Carta del obispo de Córdoba, Mons. Demetrio Fernández
“Los que mueren en la gracia y la amistad de Dios, pero imperfectamente purificados, aunque están seguros de su eterna salvación, sufren después de su muerte una purificación, a fin de obtener la santidad necesaria para entrar en la alegría del cielo” (Catecismo 1030). Esto nos lo enseña el Catecismo de la Iglesia Católica cuando habla del más allá de la muerte. El Purgatorio supone por tanto la salvación eterna, que es irreversible, aunque todavía no goza a plena luz de Dios, porque necesita una purificación previa.
El mes de noviembre, último mes del año litúrgico, nos pone delante de los ojos el más allá, para que reflexionemos. ¿Qué pasa después de la muerte? La muerte no acaba con nosotros, llevando nuestros huesos al sepulcro o al horno crematorio, y ahí termina todo. No. Dios nos ha creado para vivir eternamente junto a él, para hacernos partícipes de su felicidad inmensa. El hombre es espíritu encarnado. En la muerte nuestra carne se separa del espíritu, del alma. El cuerpo va al sepulcro, el espíritu o alma no muere. Al final de los tiempos, el cuerpo volverá a reunirse con el espíritu.
Este mes de noviembre es ocasión para evangelizar en esta dirección y pedir para todos la luz con la que vislumbramos un destino eterno para cada uno de nosotros. El tiempo de pandemia acentúa esta cuestión, pues la pregunta de fondo es ésta: y si me muero, qué pasa. Pues después de la muerte viene el juicio de Dios. En la presencia de Dios nos veremos tal cual somos, sin dobleces, sin mentira, sin engaño. La luz de Dios nos sitúa en la verdad. Y la verdad más importante es que Dios nos ama.
Dios nos mira con amor. Somos criaturas suyas, somos hijos suyos por el bautismo. Dios no desprecia nada de lo que ha creado, y menos aún a aquellos que ha adoptado como hijos, dándoles su misma vida en el bautismo. En el corazón de Dios cada uno tiene su lugar propio, en el corazón de Dios todos tenemos un sitio. Y en ese juicio tras la muerte o en el juicio universal al final de los tiempos, Dios nos mirará con amor y con misericordia, pues su amor se dirige a personas que le han ofendido de múltiples maneras. “Si llevas cuenta de los delitos, Señor, quién podrá resistir; pero de ti procede el perdón y así infundes respeto” (Salmo 129).
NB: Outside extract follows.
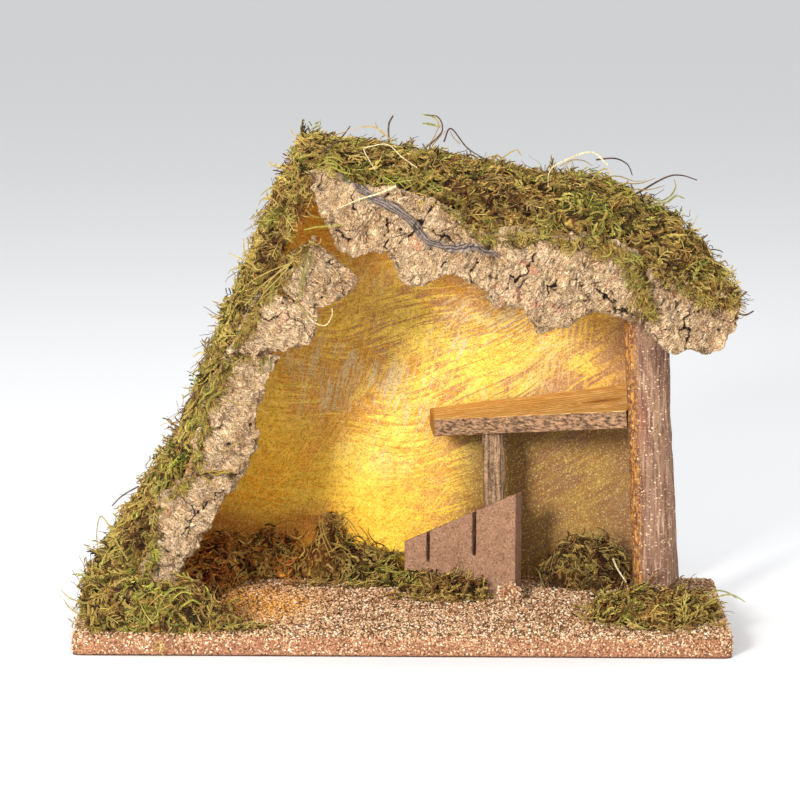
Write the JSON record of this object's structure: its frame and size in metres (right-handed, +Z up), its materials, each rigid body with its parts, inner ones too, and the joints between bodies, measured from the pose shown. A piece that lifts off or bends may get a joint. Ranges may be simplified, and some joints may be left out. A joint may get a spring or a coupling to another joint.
{
  "type": "nativity stable",
  "caption": "Open-fronted toy stable with sloping bark-edged roof, painted back wall, round post, small loft, slit fence and moss on a gritted base.",
  "frame": {"origin": "centre of the base's underside", "axes": "+Z up, +X to the right of someone who looks into the stable, the open front faces -Y"},
  "size_m": [0.3601, 0.1828, 0.2724],
  "materials": {
    "fibreboard": "matte",
    "grit": "matte",
    "painted_hardboard": "matte",
    "roof_board": "matte",
    "cork_bark": "matte",
    "post_bark": "matte",
    "loft_wood": "matte",
    "sawn_stick": "matte",
    "fence_board": "matte",
    "moss": "matte",
    "steel": "satin"
  },
  "bodies": {
    "root": {"base_board": "fibreboard", "ground_grit": "grit", "back_panel": "painted_hardboard", "left_roof_board": "roof_board", "right_roof_board": "roof_board", "round_post": "post_bark", "stall_post": "sawn_stick", "loft_board": "loft_wood", "stall_fence": "fence_board", "right_bark": "cork_bark", "eave_bark": "cork_bark", "left_bark_foot": "cork_bark", "left_bark_middle": "cork_bark", "left_bark_step": "cork_bark", "left_bark_top": "cork_bark", "side_moss_lower": "moss", "side_moss_middle": "moss", "side_moss_upper": "moss", "roof_moss_ridge": "moss", "roof_moss_middle": "moss", "roof_moss_right": "moss", "eave_moss": "moss", "side_moss_foot": "moss", "corner_moss": "moss", "wall_moss_left": "moss", "wall_moss_middle": "moss", "fence_moss": "moss", "fence_grit_heap": "grit", "stall_moss": "moss", "post_moss": "moss", "base_brad_1": "steel", "base_brad_2": "steel", "base_brad_3": "steel", "base_brad_4": "steel", "base_brad_5": "steel", "left_roof_brad_1": "steel", "left_roof_brad_2": "steel", "left_roof_brad_3": "steel", "right_roof_brad_1": "steel", "right_roof_brad_2": "steel", "right_roof_brad_3": "steel", "right_roof_brad_4": "steel", "loft_brad_1": "steel", "loft_brad_2": "steel", "round_post_screw": "steel", "stall_post_screw": "steel"}
  },
  "joints": []
}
Si, a pesar de ese amor inmenso y misericordioso de Dios, uno da la espalda a Dios, no quiere saber nada de él y se aparta obstinadamente de él, su vida va camino de perdición. Si persevera conscientemente en esa actitud, se carga la salvación que Dios le ofrece. Eso es el infierno. Mientras dura la vida en la tierra, la persona está siempre en la posibilidad de conversión, del volverse a Dios. Tan grande es la misericordia de Dios. Por eso, debemos orar por todos, esperar por todos, pedir la salvación de todos. Y en ese misterio de la gracia que Dios ofrece, pedir que la persona humana no se cierre y aunque sea en el último minuto se abra a la misericordia de Dios, que es inmensa.
Pero muchos, ante este amor insistente de Dios, abierto siempre al perdón, alcanzan esa misericordia a lo largo de tantos momentos de su vida. Y mueren en la amistad de Dios, aunque les falte mucho por purificar. Esas son las benditas almas del purgatorio, por las que pedimos especialmente en este mes de noviembre. Nuestra oración les llega, les hace bien. Nuestra intercesión y nuestros sacrificios pueden sacarlas del purgatorio. Es una sana costumbre cristiana ofrecer la Santa Misa por los difuntos, encargar la Eucaristía a un sacerdote y, si podemos, aportar una pequeña limosna. Y además de la Misa, otras oraciones y sacrificios, obras de caridad ofrecidas por las almas del purgatorio.
Oremos por las almas del purgatorio, especialmente en este mes de noviembre.